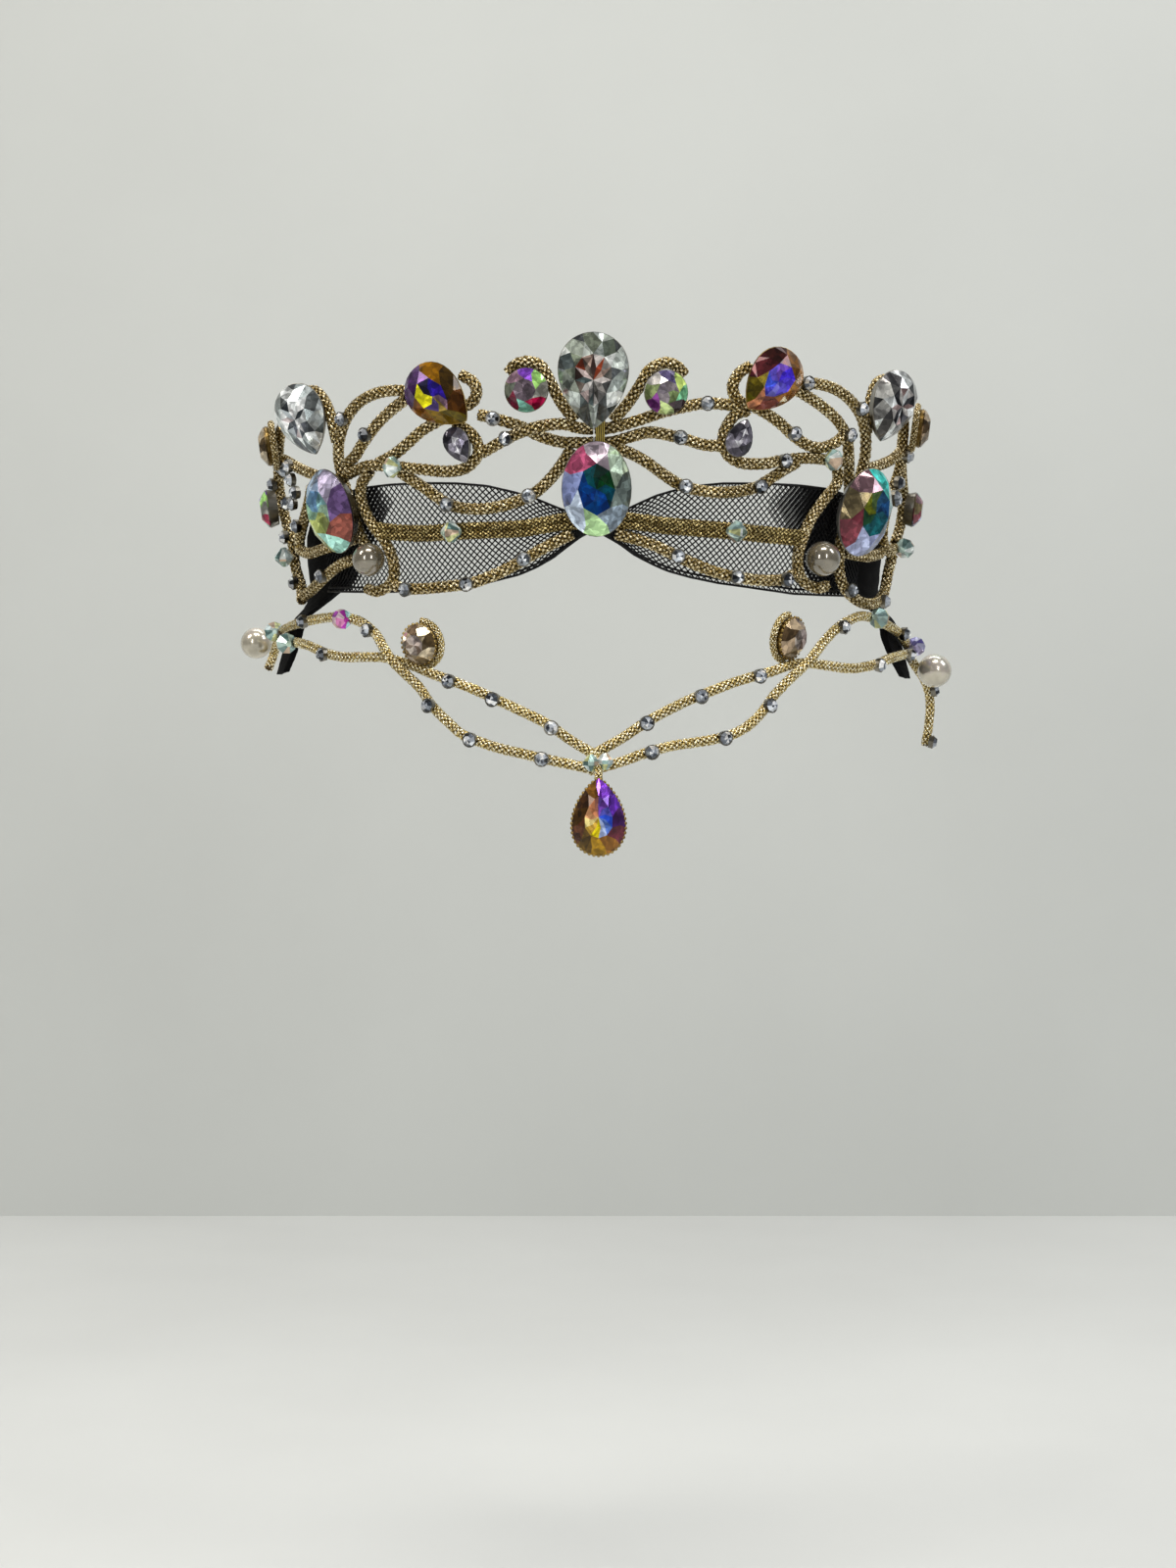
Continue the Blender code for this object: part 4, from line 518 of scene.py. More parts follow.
class NetSettings(bpy.types.PropertyGroup):
    """Sizes of the net and the velvet."""
    cell_width: FloatProperty(name="Cell width", description="Width of a diamond of the net",
                              default=1.4 * MM, unit="LENGTH", precision=5)
    cells_across: IntProperty(name="Cells across", description="Diamonds from edge to edge of the net",
                              default=15, min=6, max=40)
    strand_radius: FloatProperty(name="Strand radius", description="Radius of a strand of the net",
                                 default=0.15 * MM, unit="LENGTH", precision=5)
    hem_radius: FloatProperty(name="Hem radius", description="Radius of the net's turned edge",
                              default=0.25 * MM, unit="LENGTH", precision=5)
    velvet_thickness: FloatProperty(name="Velvet", description="Thickness of the velvet ribbon",
                                    default=1.2 * MM, unit="LENGTH", precision=5)


class StudioSettings(bpy.types.PropertyGroup):
    """Colours and light of the studio."""
    wall_colour: FloatVectorProperty(name="Wall", description="Colour of the backdrop",
                                     default=(0.60, 0.62, 0.61), subtype="COLOR", size=3)
    floor_colour: FloatVectorProperty(name="Floor", description="Colour of the floor",
                                      default=(0.74, 0.755, 0.755), subtype="COLOR", size=3)
    key_power: FloatProperty(name="Key light", description="Power of the main light in watts",
                             default=9.0, min=0.0)


def linear(code):
    """Linear colour with alpha from an sRGB hex value."""
    parts = [int(code[k:k + 2], 16) / 255.0 for k in (1, 3, 5)]
    return tuple(c / 12.92 if c <= 0.04045 else ((c + 0.055) / 1.055) ** 2.4 for c in parts) + (1.0,)


def fill(tree, node, inputs):
    """Give a node its values and its links."""
    for key, value in inputs.items():
        socket = node.inputs[key]
        if isinstance(value, bpy.types.NodeSocket):
            tree.links.new(value, socket)
        else:
            socket.default_value = value


def add(tree, kind, inputs=None, **settings):
    """Add a node to a tree, with its settings, its values and its links."""
    node = tree.nodes.new(kind)
    for key, value in settings.items():
        setattr(node, key, value)
    fill(tree, node, inputs or {})
    return node


def set_ramp(node, stops, interpolation="LINEAR"):
    """Give a colour ramp its stops."""
    ramp = node.color_ramp
    ramp.interpolation = interpolation
    while len(ramp.elements) > 1:
        ramp.elements.remove(ramp.elements[-1])
    ramp.elements[0].position = stops[0][0]
    ramp.elements[0].color = linear(stops[0][1])
    for position, code in stops[1:]:
        ramp.elements.new(position).color = linear(code)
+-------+
[EXERCISE TASK]:
Extract the listing in its entirety and repeat it exactly.

[RESULT]:
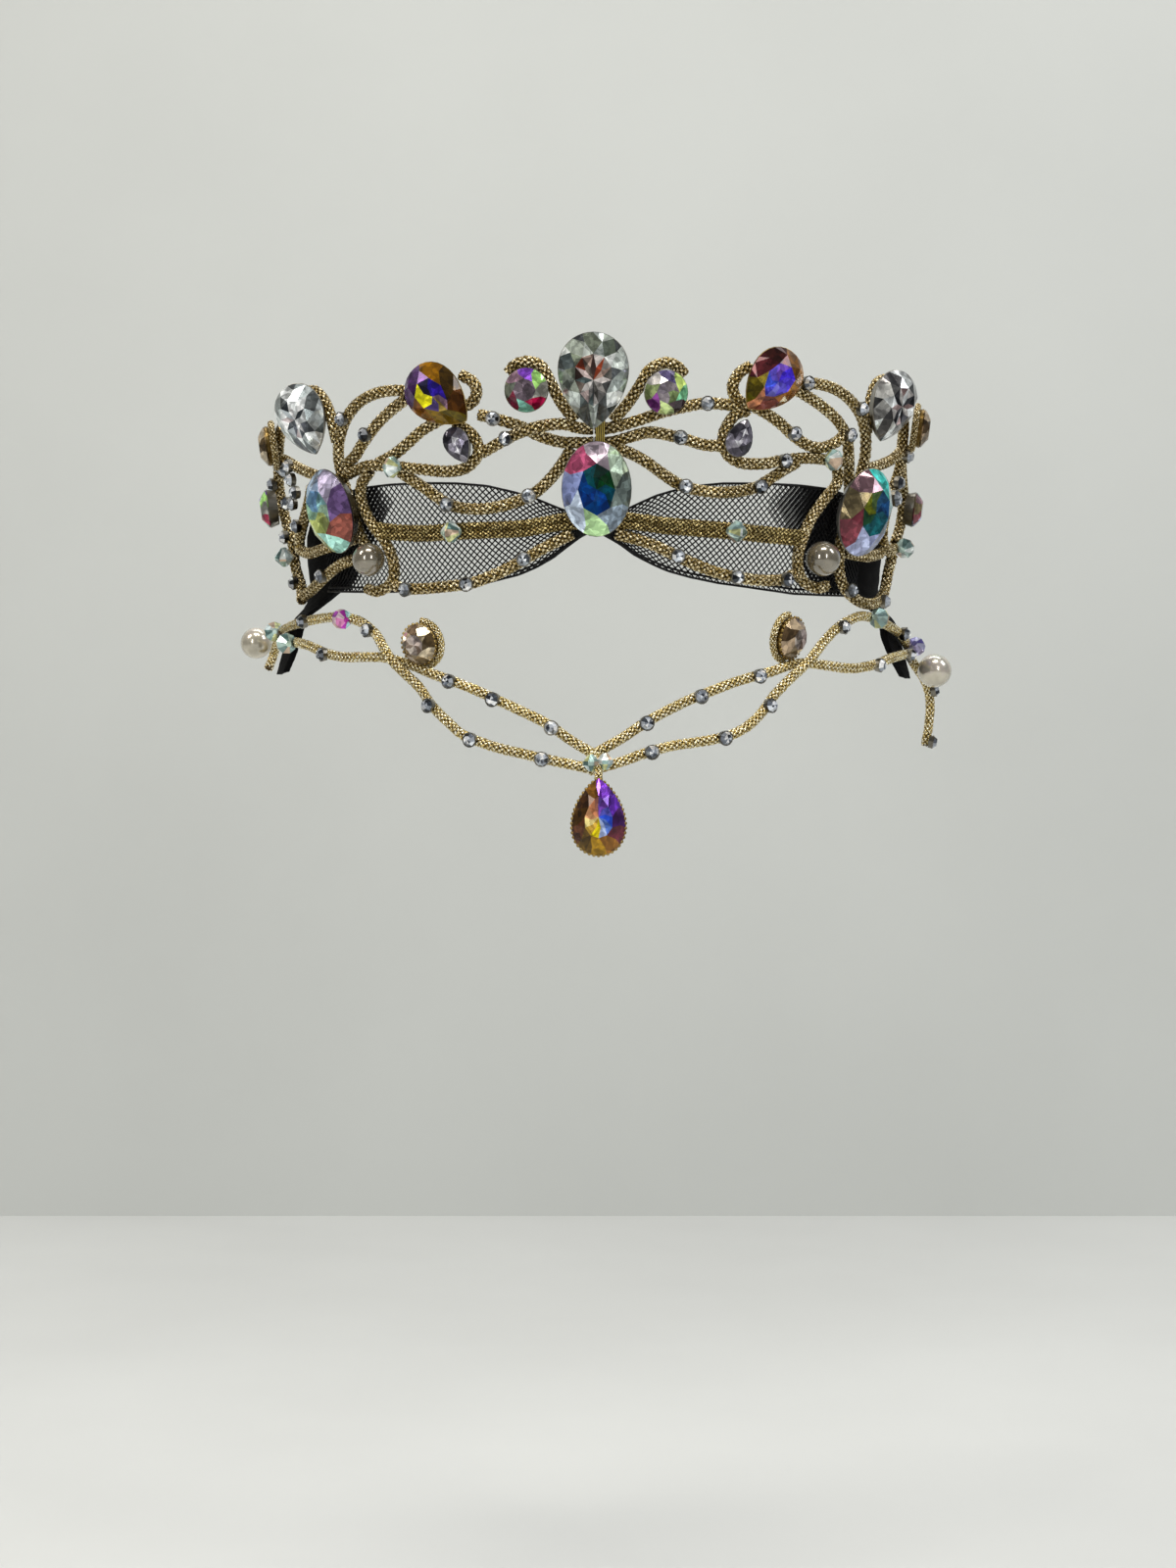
Continue the Blender code for this object: part 4, from line 518 of scene.py. More parts follow.
class NetSettings(bpy.types.PropertyGroup):
    """Sizes of the net and the velvet."""
    cell_width: FloatProperty(name="Cell width", description="Width of a diamond of the net",
                              default=1.4 * MM, unit="LENGTH", precision=5)
    cells_across: IntProperty(name="Cells across", description="Diamonds from edge to edge of the net",
                              default=15, min=6, max=40)
    strand_radius: FloatProperty(name="Strand radius", description="Radius of a strand of the net",
                                 default=0.15 * MM, unit="LENGTH", precision=5)
    hem_radius: FloatProperty(name="Hem radius", description="Radius of the net's turned edge",
                              default=0.25 * MM, unit="LENGTH", precision=5)
    velvet_thickness: FloatProperty(name="Velvet", description="Thickness of the velvet ribbon",
                                    default=1.2 * MM, unit="LENGTH", precision=5)


class StudioSettings(bpy.types.PropertyGroup):
    """Colours and light of the studio."""
    wall_colour: FloatVectorProperty(name="Wall", description="Colour of the backdrop",
                                     default=(0.60, 0.62, 0.61), subtype="COLOR", size=3)
    floor_colour: FloatVectorProperty(name="Floor", description="Colour of the floor",
                                      default=(0.74, 0.755, 0.755), subtype="COLOR", size=3)
    key_power: FloatProperty(name="Key light", description="Power of the main light in watts",
                             default=9.0, min=0.0)


def linear(code):
    """Linear colour with alpha from an sRGB hex value."""
    parts = [int(code[k:k + 2], 16) / 255.0 for k in (1, 3, 5)]
    return tuple(c / 12.92 if c <= 0.04045 else ((c + 0.055) / 1.055) ** 2.4 for c in parts) + (1.0,)


def fill(tree, node, inputs):
    """Give a node its values and its links."""
    for key, value in inputs.items():
        socket = node.inputs[key]
        if isinstance(value, bpy.types.NodeSocket):
            tree.links.new(value, socket)
        else:
            socket.default_value = value


def add(tree, kind, inputs=None, **settings):
    """Add a node to a tree, with its settings, its values and its links."""
    node = tree.nodes.new(kind)
    for key, value in settings.items():
        setattr(node, key, value)
    fill(tree, node, inputs or {})
    return node


def set_ramp(node, stops, interpolation="LINEAR"):
    """Give a colour ramp its stops."""
    ramp = node.color_ramp
    ramp.interpolation = interpolation
    while len(ramp.elements) > 1:
        ramp.elements.remove(ramp.elements[-1])
    ramp.elements[0].position = stops[0][0]
    ramp.elements[0].color = linear(stops[0][1])
    for position, code in stops[1:]:
        ramp.elements.new(position).color = linear(code)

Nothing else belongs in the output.